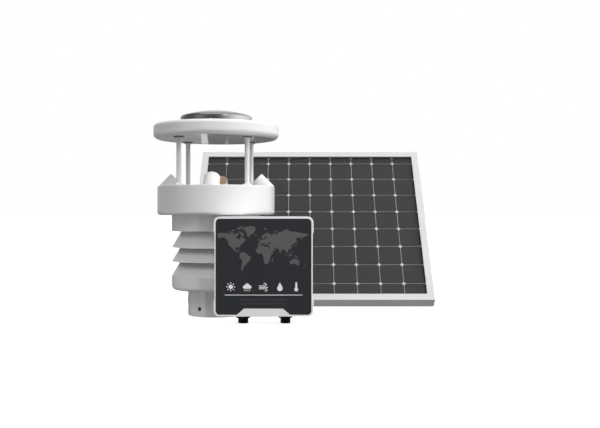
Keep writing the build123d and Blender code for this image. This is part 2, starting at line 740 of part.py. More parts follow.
def corner_keys():
    """Angle pieces inside the rails that hold the mitred corners together."""
    reach = 26.0
    bottom = -PANEL_T + FLANGE_T + LOOSE_FIT
    height = LEDGE_TOP - LIP_T - LOOSE_FIT - bottom
    inner = RAIL_WALL + LOOSE_FIT
    from_corner = (Align.MIN, Align.MIN, Align.MIN)
    key = Box(reach, 3.0, height, align=from_corner) + Box(3.0, reach, height, align=from_corner)
    left = Pos(inner - PANEL_W / 2, inner - PANEL_L / 2, bottom) * key
    lower = [left, mirror(left, Plane.YZ)]
    upper = [mirror(corner, Plane.XZ) for corner in lower]
    return Pos(0, PANEL_L / 2, 0) * Compound(lower + upper)


def cover_glass():
    """Tempered glass held under the lip."""
    width = PANEL_W - 2 * LAMINATE_MARGIN
    return flat(width, PANEL_L - 2 * LAMINATE_MARGIN, CELL_TOP, GLASS_TOP)


def back_sheet():
    """White backing behind the cells."""
    width = PANEL_W - 2 * LAMINATE_MARGIN
    return flat(width, PANEL_L - 2 * LAMINATE_MARGIN, LEDGE_TOP, SHEET_TOP)


def grid_cuts(first, opening):
    """Edges of the cells along one side of the glass opening, from under one lip to under the other."""
    cuts = [-CELL_UNDER_LIP]
    line = first
    while line < opening:
        cuts.append(line)
        line += CELL_PITCH
    return cuts + [opening + CELL_UNDER_LIP]


def solar_cells():
    """Cells with cut corners, so that the backing shows as a diamond where four of them meet."""
    opening_w = PANEL_W - 2 * LIP_W
    opening_l = PANEL_L - 2 * LIP_W
    columns = grid_cuts(FIRST_COLUMN, opening_w)
    rows = grid_cuts(FIRST_ROW, opening_l)
    cells = []
    for left, right in zip(columns, columns[1:]):
        for low, high in zip(rows, rows[1:]):
            width = right - left - CELL_GAP
            length = high - low - CELL_GAP
            cell = Pos((left + right) / 2, (low + high) / 2) * Rectangle(width, length)
            cells.append(extrude(chamfer(cell.vertices(), CELL_CORNER), CELL_T - FILM_T))
    return Pos(LIP_W - PANEL_W / 2, LIP_W, SHEET_TOP) * Compound(cells)


def junction_box():
    """Open box bonded to the backing for the panel's terminals."""
    box = extrude(RectangleRounded(*JUNCTION_SIZE, 3), JUNCTION_T)
    box -= Pos(0, 0, -1) * Box(JUNCTION_SIZE[0] - 5, JUNCTION_SIZE[1] - 5, JUNCTION_T - 1, align=BASE)
    drill = Rot(90, 0, 0) * Cylinder(GLAND_R + SLIDE_FIT, 12)
    box -= Pos(0, -JUNCTION_SIZE[1] / 2, JUNCTION_T / 2) * drill
    return Pos(0, JUNCTION_UP, LEDGE_TOP - JUNCTION_T) * box


def junction_lid():
    """Lid of the junction box."""
    lid = extrude(RectangleRounded(*JUNCTION_SIZE, 3), LID_T)
    return Pos(0, JUNCTION_UP, LEDGE_TOP - JUNCTION_T - LID_T) * lid


def cable_gland():
    """Gland in the lower wall of the junction box, for the panel's lead."""
    wall = JUNCTION_UP - JUNCTION_SIZE[1] / 2
    gland = Cylinder(GLAND_R, 10, align=BASE) + Pos(0, 0, 4.6) * Cylinder(5.6, 5.0, align=BASE)
    gland -= Cylinder(2.5, 30)
    return Pos(0, wall + 4.5, LEDGE_TOP - JUNCTION_T / 2) * (Rot(90, 0, 0) * gland)


# Pivot of the stand in the flat panel's frame, and the leg's slant when it is open.
PIVOT_Z = -PANEL_T - PIVOT_BACK
TILT = radians(PANEL_TILT)
PIVOT_WORLD_Y = PANEL_Y + PIVOT_UP * cos(TILT) - PIVOT_Z * sin(TILT)
PIVOT_WORLD_Z = PANEL_Z + PIVOT_UP * sin(TILT) + PIVOT_Z * cos(TILT)
HEEL_Y = TOTAL_DEPTH / 2 - FOOT_R
LEG_RUN = HEEL_Y - PIVOT_WORLD_Y
LEG_DROP = PIVOT_WORLD_Z - FOOT_R
LEG_LENGTH = hypot(LEG_RUN, LEG_DROP)
LEG_SLANT = degrees(atan2(LEG_RUN, LEG_DROP))
EAR_X = PANEL_W / 2 - FLANGE_W + 1.0
LEG_X = EAR_X - SIDE_GAP - LEG_T
STOP_ALONG = 12.0
STOP_R = 1.5
BRACKET_SCREWS_Y = (-8, 8)
BRACKET_SCREW_X = 7.5
FROM_SIDE = (Align.MIN, Align.CENTER, Align.MIN)


def crosswise(radius, start, end):
    """Cylinder along X between two places."""
    return Pos(start, 0, 0) * (Rot(0, 90, 0) * Cylinder(radius, end - start, align=BASE))


def at_pivot(shape):
    """Moves a piece built about the pivot, in the panel's directions, to its place on the flat panel."""
    return Pos(0, PIVOT_UP, PIVOT_Z) * shape


def both_sides(shape):
    """A piece of the right side and its mirror image."""
    return [shape, mirror(shape, Plane.YZ)]


def pivot_bracket():
    """Angle bracket on the side rail: a foot on the flange, an ear for the pivot and a stop peg."""
    fold = 90 - PANEL_TILT + LEG_SLANT
    ear = Pos(EAR_X, 0, -EAR_REACH + PIVOT_BACK) * Box(EAR_T, EAR_W, EAR_REACH, align=FROM_SIDE)
    ear = fillet(ear.edges().filter_by(Axis.X).sort_by(Axis.Z)[:2], 5)
    foot = Pos(EAR_X, 0, PIVOT_BACK - EAR_T) * Box(FLANGE_W - 2.0, EAR_W, EAR_T, align=FROM_SIDE)
    beside = LEG_W / 2 + STOP_R + 0.15
    stop_y = -STOP_ALONG * cos(radians(fold)) + beside * sin(radians(fold))
    stop_z = -STOP_ALONG * sin(radians(fold)) - beside * cos(radians(fold))
    peg = Pos(0, stop_y, stop_z) * crosswise(STOP_R, LEG_X, EAR_X + 0.5)
    bracket = ear + foot + peg - crosswise(PIVOT_R + SLIDE_FIT, EAR_X - 1, EAR_X + EAR_T + 1)
    for y in BRACKET_SCREWS_Y:
        bracket -= Pos(EAR_X + BRACKET_SCREW_X, y, 0) * disc(1.6, 0, PIVOT_BACK + 1)
    return at_pivot(bracket)


def bracket_screws():
    """Small screws that hold each bracket to the rail's flange."""
    seat = PIVOT_BACK - EAR_T
    screws = []
    for y in BRACKET_SCREWS_Y:
        screw = disc(2.8, seat - 1.6, seat) + disc(1.5, seat - 1, PIVOT_BACK)
        screws += both_sides(at_pivot(Pos(EAR_X + BRACKET_SCREW_X, y, 0) * screw))
    return Compound(screws)


def pivot_bolts():
    """Bolts that the legs turn on and the knobs clamp."""
    head = crosswise(4.5, LEG_X - SIDE_GAP - 3.0, LEG_X - SIDE_GAP)
    bolt = head + crosswise(PIVOT_R, LEG_X - 1.0, EAR_X + EAR_T + 9.0)
    return Compound(both_sides(at_pivot(bolt)))


def tilt_knob():
    """Six-lobed hand knob on the end of the pivot bolt."""
    start = EAR_X + EAR_T + SIDE_GAP
    knob = crosswise(KNOB_R - 1.2, start, start + 8.0)
    for lobe in range(6):
        knob += Rot(lobe * 60, 0, 0) * (Pos(0, KNOB_R - 2.2, 0) * crosswise(2.2, start, start + 8.0))
    return at_pivot(knob - crosswise(PIVOT_R + SLIDE_FIT, start - 1, start + 9))


def in_world(shape):
    """Moves a piece built about the pivot in level directions to its place on the floor plan."""
    return Pos(PANEL_X, PIVOT_WORLD_Y, PIVOT_WORLD_Z) * shape


def stand_leg():
    """Flat bar that hangs from the pivot to the crossbar, with rounded ends."""
    straight = LEG_LENGTH - 2.0
    bar = Pos(LEG_X, 0, -straight) * Box(LEG_T, LEG_W, straight, align=FROM_SIDE)
    bar += crosswise(LEG_W / 2, LEG_X, LEG_X + LEG_T)
    bar += Pos(0, 0, -LEG_LENGTH) * crosswise(FOOT_R - 0.5, LEG_X, LEG_X + LEG_T)
    span = (LEG_X - 1, LEG_X + LEG_T + 1)
    bar -= crosswise(PIVOT_R + SLIDE_FIT, *span)
    return bar - Pos(0, 0, -LEG_LENGTH) * crosswise(CROSSBAR_R + SLIDE_FIT, *span)


def stand_parts():
    """Legs, crossbar and rubber feet, swung out to the open position."""
    swing = Rot(LEG_SLANT, 0, 0)
    half = LEG_X + LEG_T + 1.0
    heel = Pos(0, 0, -LEG_LENGTH)
    foot = crosswise(FOOT_R, LEG_X - 22, LEG_X) - crosswise(CROSSBAR_R + SLIDE_FIT, LEG_X - 23, LEG_X + 1)
    pieces = {
        "stand_legs": Compound(both_sides(stand_leg())),
        "stand_crossbar": heel * crosswise(CROSSBAR_R, -half, half),
        "stand_feet": Compound(both_sides(heel * foot)),
    }
    return {name: in_world(swing * shape) for name, shape in pieces.items()}


def panel_parts():
    """Every piece of the panel and its stand by name."""
    right_knob, left_knob = both_sides(tilt_knob())
    parts = {
        **frame_rails(), "corner_keys": corner_keys(), "cover_glass": cover_glass(),
        "solar_cells": solar_cells(), "back_sheet": back_sheet(), "junction_box": junction_box(),
        "junction_lid": junction_lid(), "cable_gland": cable_gland(),
        "pivot_brackets": Compound(both_sides(pivot_bracket())),
        "bracket_screws": bracket_screws(), "pivot_bolts": pivot_bolts(),
        "tilt_knob_left": left_knob, "tilt_knob_right": right_knob,
    }
    placed = {name: PANEL_PLACE * shape for name, shape in parts.items()}
    return {**placed, **stand_parts()}


os.makedirs("parts", exist_ok=True)
for name, shape in {**sensor_parts(), **controller_parts(), **panel_parts()}.items():
    export_step(shape, f"parts/{name}.step")
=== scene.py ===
"""Looks of the weather station kit: sensor head, controller box and solar panel on one floor."""
import math

import bmesh
import bpy
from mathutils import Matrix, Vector


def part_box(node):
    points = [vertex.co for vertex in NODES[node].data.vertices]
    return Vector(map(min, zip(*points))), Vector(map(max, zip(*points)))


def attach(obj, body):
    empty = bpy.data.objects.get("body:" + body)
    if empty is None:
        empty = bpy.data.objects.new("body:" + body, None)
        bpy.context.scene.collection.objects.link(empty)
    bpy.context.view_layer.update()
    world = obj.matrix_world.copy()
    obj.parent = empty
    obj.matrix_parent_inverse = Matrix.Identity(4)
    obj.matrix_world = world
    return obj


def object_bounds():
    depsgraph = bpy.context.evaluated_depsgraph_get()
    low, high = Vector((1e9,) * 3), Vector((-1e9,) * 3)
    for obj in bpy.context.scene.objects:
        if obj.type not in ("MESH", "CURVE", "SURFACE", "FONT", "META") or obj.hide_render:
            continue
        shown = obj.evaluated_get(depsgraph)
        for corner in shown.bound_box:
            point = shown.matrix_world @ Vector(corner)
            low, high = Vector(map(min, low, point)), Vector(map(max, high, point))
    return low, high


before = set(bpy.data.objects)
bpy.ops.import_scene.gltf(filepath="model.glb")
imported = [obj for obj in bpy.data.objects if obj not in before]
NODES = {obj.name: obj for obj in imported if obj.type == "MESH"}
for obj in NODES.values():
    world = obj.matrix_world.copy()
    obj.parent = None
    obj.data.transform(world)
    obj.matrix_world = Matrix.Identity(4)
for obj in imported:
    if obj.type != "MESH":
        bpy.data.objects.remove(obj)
cad_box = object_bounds()

MM = 0.001
# Camera: eye height above the floor, distance ahead of the nearest piece and shift to the right.
EYE_HEIGHT = 0.1291
EYE_AHEAD = 0.9446
EYE_SIDE = 0.00065
LENS_MM = 48.93
SENSOR_MM = 36.0
# Studio sky: brightness of each side, and the heights on a unit sphere between which they blend.
SKY = {"bottom": 0.27, "front": 0.12, "right": 1.7, "back": 0.7, "left": 0.45, "top": 0.72}
SKY_EDGES = (-0.05, 0.08, 0.4, 0.7)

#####

Look at the material above and copy, word for word, its lines from the first through the one containing "return Pos(LIP_W - PANEL_W".

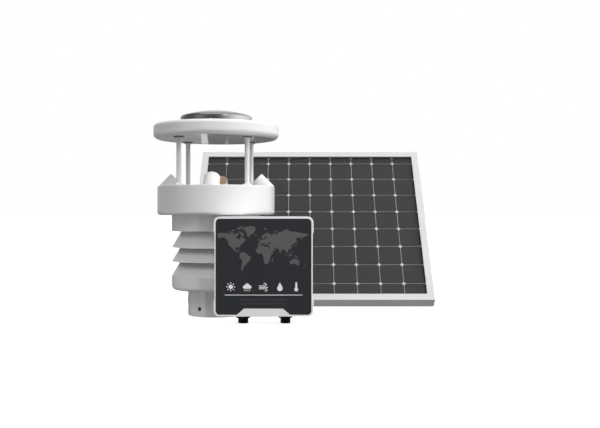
Keep writing the build123d and Blender code for this image. This is part 2, starting at line 740 of part.py. More parts follow.
def corner_keys():
    """Angle pieces inside the rails that hold the mitred corners together."""
    reach = 26.0
    bottom = -PANEL_T + FLANGE_T + LOOSE_FIT
    height = LEDGE_TOP - LIP_T - LOOSE_FIT - bottom
    inner = RAIL_WALL + LOOSE_FIT
    from_corner = (Align.MIN, Align.MIN, Align.MIN)
    key = Box(reach, 3.0, height, align=from_corner) + Box(3.0, reach, height, align=from_corner)
    left = Pos(inner - PANEL_W / 2, inner - PANEL_L / 2, bottom) * key
    lower = [left, mirror(left, Plane.YZ)]
    upper = [mirror(corner, Plane.XZ) for corner in lower]
    return Pos(0, PANEL_L / 2, 0) * Compound(lower + upper)


def cover_glass():
    """Tempered glass held under the lip."""
    width = PANEL_W - 2 * LAMINATE_MARGIN
    return flat(width, PANEL_L - 2 * LAMINATE_MARGIN, CELL_TOP, GLASS_TOP)


def back_sheet():
    """White backing behind the cells."""
    width = PANEL_W - 2 * LAMINATE_MARGIN
    return flat(width, PANEL_L - 2 * LAMINATE_MARGIN, LEDGE_TOP, SHEET_TOP)


def grid_cuts(first, opening):
    """Edges of the cells along one side of the glass opening, from under one lip to under the other."""
    cuts = [-CELL_UNDER_LIP]
    line = first
    while line < opening:
        cuts.append(line)
        line += CELL_PITCH
    return cuts + [opening + CELL_UNDER_LIP]


def solar_cells():
    """Cells with cut corners, so that the backing shows as a diamond where four of them meet."""
    opening_w = PANEL_W - 2 * LIP_W
    opening_l = PANEL_L - 2 * LIP_W
    columns = grid_cuts(FIRST_COLUMN, opening_w)
    rows = grid_cuts(FIRST_ROW, opening_l)
    cells = []
    for left, right in zip(columns, columns[1:]):
        for low, high in zip(rows, rows[1:]):
            width = right - left - CELL_GAP
            length = high - low - CELL_GAP
            cell = Pos((left + right) / 2, (low + high) / 2) * Rectangle(width, length)
            cells.append(extrude(chamfer(cell.vertices(), CELL_CORNER), CELL_T - FILM_T))
    return Pos(LIP_W - PANEL_W / 2, LIP_W, SHEET_TOP) * Compound(cells)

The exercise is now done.